----- Source excerpt
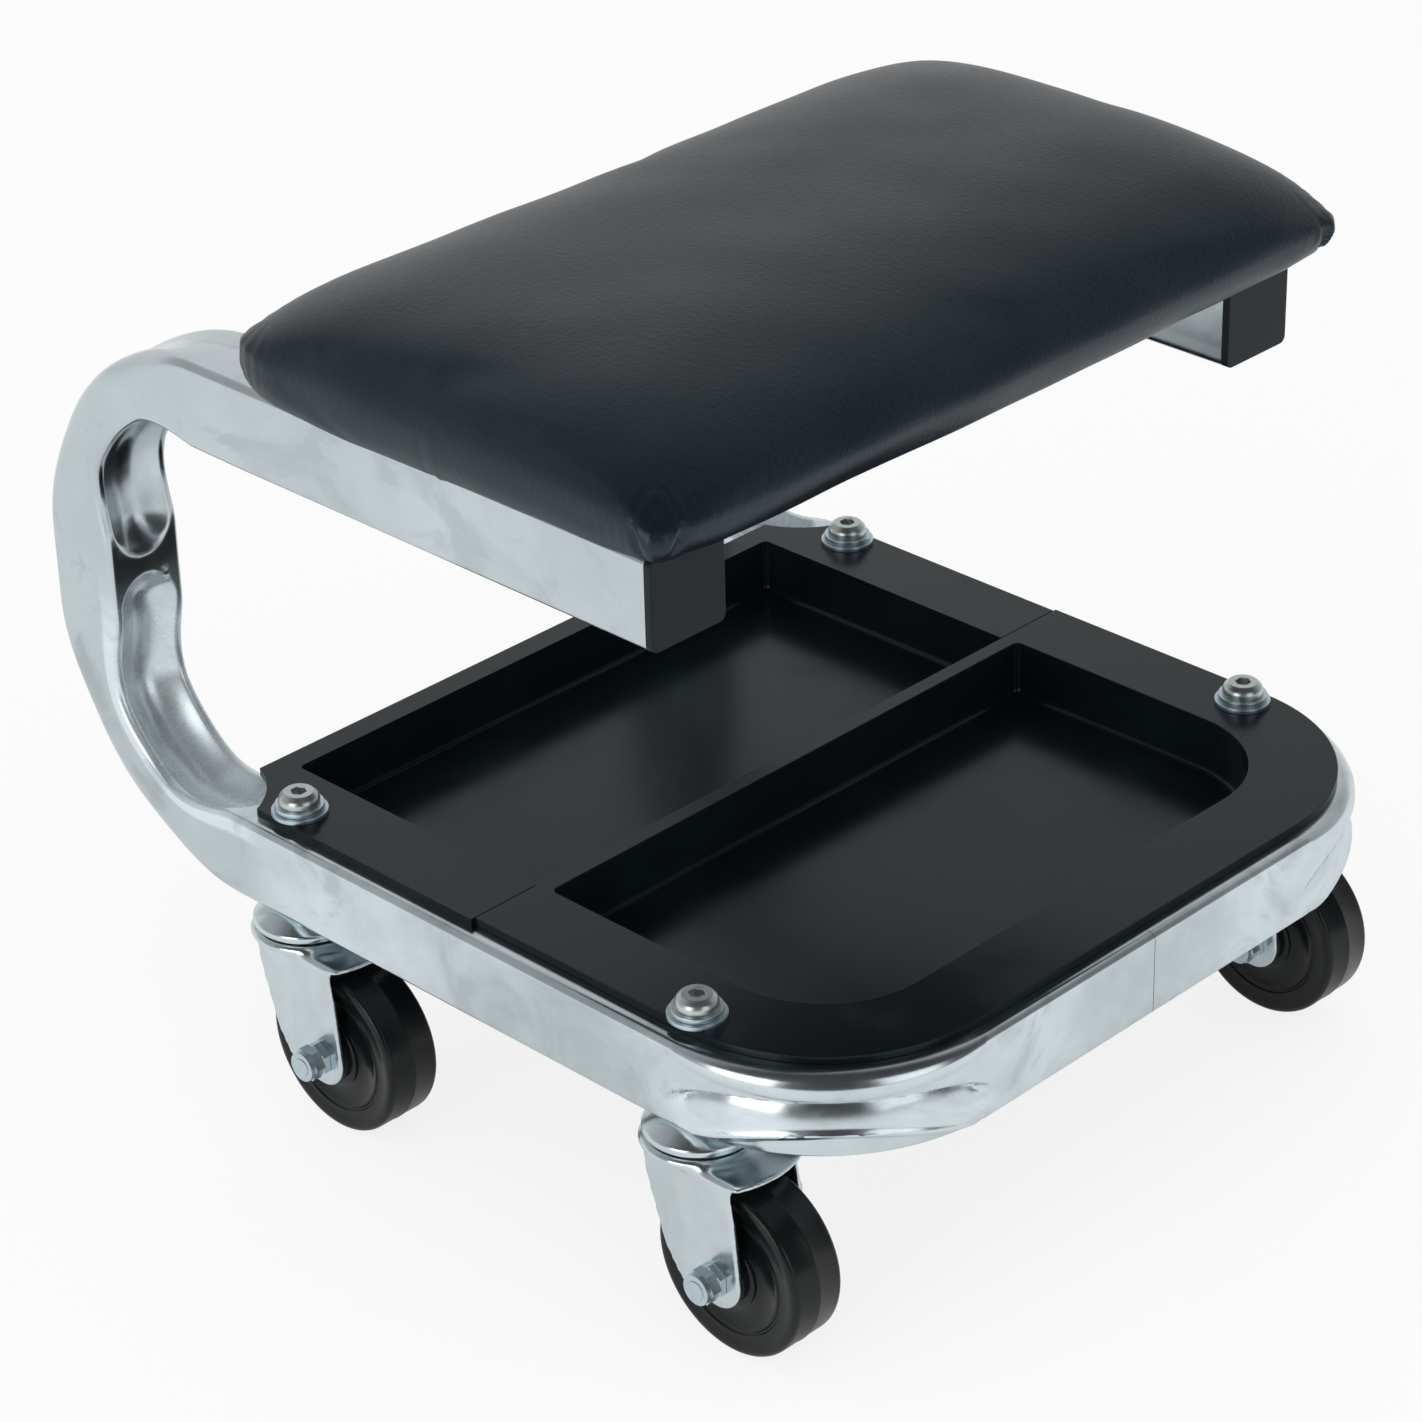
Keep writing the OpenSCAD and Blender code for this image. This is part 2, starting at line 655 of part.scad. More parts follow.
// The cushion drawn in by an even thickness t all over
module cushion_form(t) {
    hx = seat_w / 2 - t;
    hy = seat_l / 2 - t;
    low = seat_z + t;
    high = seat_crown - t;
    n = plan_points;
    side_rows = [
        for (d = DRAW_IN_SHARES) for (p = unit_plan)
            let (in = seat_draw_in * d[1], in_y = p[1] > 0 ? in * rear_draw_share : in)
            [(hx - in) * p[0], (hy - in_y) * p[1], low + (belt_z - low) * d[0]]
    ];
    top_rows = [
        for (s = TOP_SHARES) for (p = unit_plan)
            [hx * s * p[0], hy * s * p[1], belt_z + high * crown_share(s * p[0], s * p[1])]
    ];
    points = concat(side_rows, top_rows, [[0, 0, belt_z + high]]);
    rows = len(DRAW_IN_SHARES) + len(TOP_SHARES);
    last = len(points) - 1;
    bands = [for (k = [0 : rows - 2]) for (i = [0 : n - 1]) each band((k + 1) * n, k * n, n, i)];
    cap = [for (i = [0 : n - 1]) [last, last - n + (i + 1) % n, last - n + i]];
    underside = [[for (i = [0 : n - 1]) i]];
    translate([0, seat_mid_y, 0]) polyhedron(points, concat(bands, cap, underside));
}

// Plan of the board, drawn in by t, and a box below a level, both wide enough for the cushion
module board_plan(t) {
    rounded_plan(seat_low_x - t, seat_low_front_y + t, seat_low_rear_y - t, board_corner_r, board_corner_r);
}
module below(z) {
    translate([-seat_w, seat_front_y - seat_l, 0]) cube([2 * seat_w, 3 * seat_l, z]);
}

// A staple's crown on the hem and its two legs, grown by play where it cuts its own slots
module staples(play) {
    for (y = STAPLE_YS) for (i = [0 : staple_count - 1])
        translate([(i - (staple_count - 1) / 2) * staple_pitch, y, seat_z]) {
            translate([-staple_w / 2 - play, -staple_wire / 2 - play, -staple_wire - play])
                cube([staple_w + 2 * play, staple_wire + 2 * play, staple_wire + play]);
            for (x = [-staple_w / 2, staple_w / 2 - staple_wire])
                translate([x - play, -staple_wire / 2 - play, -staple_wire])
                    cube([staple_wire + 2 * play, staple_wire + 2 * play, staple_l + staple_wire + play]);
        }
}

module seat_board() {
    color("burlywood") difference() {
        translate([0, 0, board_z]) linear_extrude(board_t) board_plan(cover_edge);
        for (place = BOLT_PLACES) {
            post(place, board_z - over, board_top + over, tee_d + 2 * thread_play);
            post(place, board_top - tee_flange_t - thread_play, board_top + over, tee_flange_d + hole_play);
        }
        staples(thread_play);
    }
}

module seat_foam() {
    color("khaki") difference() {
        cushion_form(cover_t + touch);
        below(board_top + touch);
    }
}

module seat_cover() {
    color([0.09, 0.09, 0.09]) difference() {
        cushion_form(0);
        cushion_form(cover_t);
        translate([0, 0, seat_z - over]) linear_extrude(cover_t + 2 * over) board_plan(hem_w);
        staples(thread_play);
    }
}

module cover_staples() {
    color("silver") staples(0);
}

module seat_bolts() {
    head_z = arm_z - bolt_washer_t;
    color("silver") for (place = BOLT_PLACES) {
        post(place, head_z, board_top - tee_flange_t, bolt_d);
        translate([place[0], place[1], head_z - bolt_head_h]) hexagon(bolt_af, bolt_head_h);
    }
}

module seat_bolt_washers() {
    color("silver") for (place = BOLT_PLACES) translate([place[0], place[1], arm_z - bolt_washer_t])
        ring(bolt_washer_d, bolt_hole_d, bolt_washer_t);
}

module seat_tee_nuts() {
    color("gold") for (place = BOLT_PLACES) translate([place[0], place[1], 0]) difference() {
        union() {
            translate([0, 0, board_z]) cylinder(d = tee_d, h = board_t - tee_flange_t / 2);
            translate([0, 0, board_top - tee_flange_t]) cylinder(d = tee_flange_d, h = tee_flange_t);
        }
        translate([0, 0, board_z - over]) cylinder(d = bolt_d + 2 * thread_play, h = board_t + 2 * over);
    }
}

module raceway_cap() {
    rim = cap_r - cap_t;
    color("slategray") rotate_extrude() polygon([
        [screw_hole_d / 2, rail_z], [cap_flat_r, rail_z], [cap_r, rail_z - cap_slope_h], [cap_r, cap_bottom],
        [rim, cap_bottom], [rim, rail_z - cap_inner_depth(rim)],
        [cap_flat_r - (cap_inner_depth(cap_flat_r) - cap_t) / cap_slope, rail_z - cap_t],
        [screw_hole_d / 2, rail_z - cap_t]
    ]);
}

module kingpin() {
    foot = crown_bottom - touch - kingpin_head_h;
    height = rail_z - cap_t - foot;
    color("dimgray") translate([0, 0, foot]) difference() {
        union() {
            cylinder(r = kingpin_r, h = height);
            cylinder(r = kingpin_head_r, h = kingpin_head_h);
        }
        translate([0, 0, -over]) cylinder(d = screw_d + 2 * thread_play, h = height + 2 * over);
    }
}

module swivel_balls() {
    color("silver") for (i = [0 : ball_count - 1])
        rotate([0, 0, 360 * i / ball_count]) translate([ball_ring_r, 0, ball_z]) sphere(r = ball_r, $fn = 24);
}

// Outline of a leg seen from its side, with its distance from the swivel axis as s
module leg_outline() {
    axle = [trail, axle_z];
    translate(axle) circle(r = leg_round_r);
    polygon(concat(
        [axle + leg_round_r * [cos(leg_front_angle), sin(leg_front_angle)],
            [trail + leg_round_r - leg_top_inset, plate_top], [leg_back_s, plate_top],
            [leg_back_s, plate_z - leg_back_drop]],
        [for (q = LEG_REAR_SHARES) axle + leg_round_r * q],
        [axle + leg_round_r * [cos(leg_bottom_angle), sin(leg_bottom_angle)]]
    ));
}

// Stands an outline of s and height upright, as a plate whose outer face is at x
module upright(x, t) {
    translate([x, 0, 0]) rotate([90, 0, -90]) linear_extrude(t) children();
}

module right_leg() {
    upright(half_fork, fork_t) intersection() {
        leg_outline();
        translate([crease_s, 0]) square([lip_side_s, crown_top]);
    }
    translate([half_fork, -crease_s, 0]) rotate([0, 0, toe_in]) translate([-half_fork, crease_s, 0])
        upright(half_fork, fork_t) intersection() {
            leg_outline();
            translate([leg_back_s - over, 0]) square([crease_s - leg_back_s + over, crown_top]);
        }
}

// The round crown: a disc with a rim below it, a bore for the kingpin and a groove for the balls
module fork_crown() {
    bore = kingpin_r + run_play;
    rotate_extrude() difference() {
        polygon([
            [bore, crown_bottom], [crown_r - fork_t, crown_bottom], [crown_r - fork_t, plate_z],
            [crown_r, plate_z], [crown_r, crown_top], [bore, crown_top]
        ]);
        translate([ball_ring_r, ball_z]) circle(r = ball_r + groove_play);
    }
}

// The plate between the legs, from the crown's rim to the front lip
module fork_plate() {
    front = -lip_side_s - lip_bulge;
    translate([0, 0, plate_z]) linear_extrude(fork_t) difference() {
        intersection() {
            translate([0, front + lip_r]) circle(r = lip_r);
            translate([-half_fork, front - over]) square([fork_w, over - front - crease_s]);
        }
        circle(r = crown_r - fork_t / 2);
    }
}

module fork() {
    color("silver") difference() {
        union() {
            fork_crown();
            fork_plate();
            right_leg();
            mirror([1, 0, 0]) right_leg();
        }
        translate([-fork_w, -trail, axle_z]) rotate([0, 90, 0])
            cylinder(r = axle_r + thread_play, h = 2 * fork_w);
    }
}

// Things on the axle, along x from a place on it
module on_axle(x) {
    translate([x, -trail, axle_z]) rotate([0, 90, 0]) children();
}

module axle_sleeve() {
    color("gray") on_axle(-leg_x) difference() {
        cylinder(r = axle_sleeve_r, h = 2 * leg_x);
        translate([0, 0, -over]) cylinder(r = axle_r + thread_play, h = 2 * (leg_x + over));
    }
}

module axle_bolt() {
    color("silver") {
        on_axle(-half_fork - nuts_h - axle_end) cylinder(r = axle_r, h = fork_w + nuts_h + axle_end);
        on_axle(half_fork) hexagon(axle_af, axle_head_h);
    }
}

module jam_nut() {
    color("silver") on_axle(-half_fork - jam_nut_h) difference() {
        hexagon(axle_af, jam_nut_h);
        translate([0, 0, -over]) cylinder(r = axle_r + thread_play, h = jam_nut_h + 2 * over);
    }
}

module lock_nut() {
    color("lightsteelblue") on_axle(-half_fork - nuts_h) difference() {
        union() {
            cylinder(d = axle_af, h = collar_h + lock_nut_h / 2);
            translate([0, 0, collar_h]) rotate([0, 0, 30]) hexagon(axle_af, lock_nut_h);
        }
        translate([0, 0, -over]) cylinder(r = axle_r + thread_play, h = nuts_h + 2 * over);
    }
}

// Half profile of the wheel, as radius and half width
module wheel_half_profile() {
    face = wheel_w / 2 - side_recess;
    edge = wheel_r - tread_edge_r;
    groove_r = wheel_r * side_groove_share;
    bore_r = axle_sleeve_r + run_play;
    polygon(concat(
        [[bore_r, -over], [bore_r, hub_x], [hub_r, hub_x], [hub_r, face + hub_step_h],
            [hub_step_r, face + hub_step_h], [hub_step_r, face],
            [groove_r - side_groove_w, face], [groove_r - side_groove_w / 2, face - side_groove_depth],
            [groove_r + side_groove_w / 2, face - side_groove_depth], [groove_r + side_groove_w, face],
            [edge - tread_edge_r, face]],
        arc([edge, wheel_w / 2 - tread_edge_r], tread_edge_r, 90, 0, 6),
        [[wheel_r, -over]]
    ));
}

module wheel() {
    color([0.06, 0.06, 0.06]) translate([0, -trail, axle_z]) rotate([0, 90, 0]) rotate_extrude() {
        intersection() {
            wheel_half_profile();
            square([wheel_r, hub_x]);
        }
        mirror([0, 1]) intersection() {
            wheel_half_profile();
            square([wheel_r, hub_x]);
        }
    }
}

// Sets a caster's piece under its screw: 0 front left, 1 front right, 2 rear left, 3 rear right
module at_caster(i) {
    translate([SCREW_PLACES[i][0], SCREW_PLACES[i][1], 0]) children();
}

frame_tube_left();
frame_tube_right();
joiner_sleeve();
joiner_screws();
arm_plug_left();
arm_plug_right();
rear_tray();
front_tray();
tray_screws();
tray_lock_washers();
tray_flat_washers();
seat_board();
seat_foam();
seat_cover();
cover_staples();
seat_bolts();
seat_bolt_washers();
seat_tee_nuts();
at_caster(0) raceway_cap();  // raceway_cap_front_left
at_caster(1) raceway_cap();  // raceway_cap_front_right
at_caster(2) raceway_cap();  // raceway_cap_rear_left
at_caster(3) raceway_cap();  // raceway_cap_rear_right
at_caster(0) kingpin();  // kingpin_front_left
at_caster(1) kingpin();  // kingpin_front_right
at_caster(2) kingpin();  // kingpin_rear_left
at_caster(3) kingpin();  // kingpin_rear_right
at_caster(0) swivel_balls();  // swivel_balls_front_left
at_caster(1) swivel_balls();  // swivel_balls_front_right
at_caster(2) swivel_balls();  // swivel_balls_rear_left
at_caster(3) swivel_balls();  // swivel_balls_rear_right
at_caster(0) fork();  // fork_front_left
at_caster(1) fork();  // fork_front_right
at_caster(2) fork();  // fork_rear_left
at_caster(3) fork();  // fork_rear_right
at_caster(0) axle_sleeve();  // axle_sleeve_front_left
at_caster(1) axle_sleeve();  // axle_sleeve_front_right
at_caster(2) axle_sleeve();  // axle_sleeve_rear_left
at_caster(3) axle_sleeve();  // axle_sleeve_rear_right
at_caster(0) axle_bolt();  // axle_bolt_front_left
at_caster(1) axle_bolt();  // axle_bolt_front_right
at_caster(2) axle_bolt();  // axle_bolt_rear_left
at_caster(3) axle_bolt();  // axle_bolt_rear_right
at_caster(0) jam_nut();  // jam_nut_front_left
at_caster(1) jam_nut();  // jam_nut_front_right
at_caster(2) jam_nut();  // jam_nut_rear_left
at_caster(3) jam_nut();  // jam_nut_rear_right
at_caster(0) lock_nut();  // lock_nut_front_left
at_caster(1) lock_nut();  // lock_nut_front_right
at_caster(2) lock_nut();  // lock_nut_rear_left
at_caster(3) lock_nut();  // lock_nut_rear_right
at_caster(0) wheel();  // wheel_front_left
at_caster(1) wheel();  // wheel_front_right
at_caster(2) wheel();  // wheel_rear_left
at_caster(3) wheel();  // wheel_rear_right
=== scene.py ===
"""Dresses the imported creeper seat: plated tubes, moulded trays, a vinyl cushion and casters."""
import math

import bmesh
import bpy
from mathutils import Matrix, Vector, noise


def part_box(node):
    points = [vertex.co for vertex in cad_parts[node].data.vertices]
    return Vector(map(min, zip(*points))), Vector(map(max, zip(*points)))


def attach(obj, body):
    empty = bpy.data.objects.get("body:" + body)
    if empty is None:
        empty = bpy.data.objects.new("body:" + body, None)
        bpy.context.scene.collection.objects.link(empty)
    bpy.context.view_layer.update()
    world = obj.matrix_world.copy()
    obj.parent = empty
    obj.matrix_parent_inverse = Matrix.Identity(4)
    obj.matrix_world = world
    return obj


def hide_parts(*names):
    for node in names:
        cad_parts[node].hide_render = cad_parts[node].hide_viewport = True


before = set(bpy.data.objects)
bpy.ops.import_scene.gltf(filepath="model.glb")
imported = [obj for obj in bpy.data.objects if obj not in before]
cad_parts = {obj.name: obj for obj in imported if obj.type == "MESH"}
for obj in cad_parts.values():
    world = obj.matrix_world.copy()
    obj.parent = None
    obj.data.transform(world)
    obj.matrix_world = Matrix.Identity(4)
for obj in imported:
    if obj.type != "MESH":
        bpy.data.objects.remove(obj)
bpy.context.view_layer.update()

bl_info = {
    "name": "Creeper Seat Dressing",
    "version": (1, 0, 0),
    "blender": (4, 5, 0),
    "location": "View3D > Sidebar > Creeper Seat",
    "description": "Models and finishes the visible pieces of a wheeled creeper seat round its packed frame",
    "category": "Object",
}

CORNERS = ("front_left", "front_right", "rear_left", "rear_right")
WHITE = (1, 1, 1, 1)
DARK_SIDE = (-0.40, -0.73, 0.56)
ROOM_STOPS = ((0.28, 0.80), (0.35, 0.52), (0.62, 0.38), (0.80, 0.05))
tube_low, tube_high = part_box("frame_tube_left")
plug_low, plug_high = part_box("arm_plug_left")
cover_low, cover_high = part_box("seat_cover")
wheel_low, wheel_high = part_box("wheel_front_left")


def metres(name, description, default):
    return bpy.props.FloatProperty(name=name, description=description, default=default, unit="LENGTH")


def degrees(name, description, default):
    return bpy.props.FloatProperty(
        name=name, description=description, default=math.radians(default), subtype="ANGLE")


def number(name, description, default):
    return bpy.props.FloatProperty(name=name, description=description, default=default)


def rgb(name, description, default):
    return bpy.props.FloatVectorProperty(
        name=name, description=description, default=default, subtype="COLOR")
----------
- [Your goal] In the listing above, find the lines holding the word "None" and copy them.

- [Completed task]
    if empty is None:
        empty = bpy.data.objects.new("body:" + body, None)
    obj.parent = None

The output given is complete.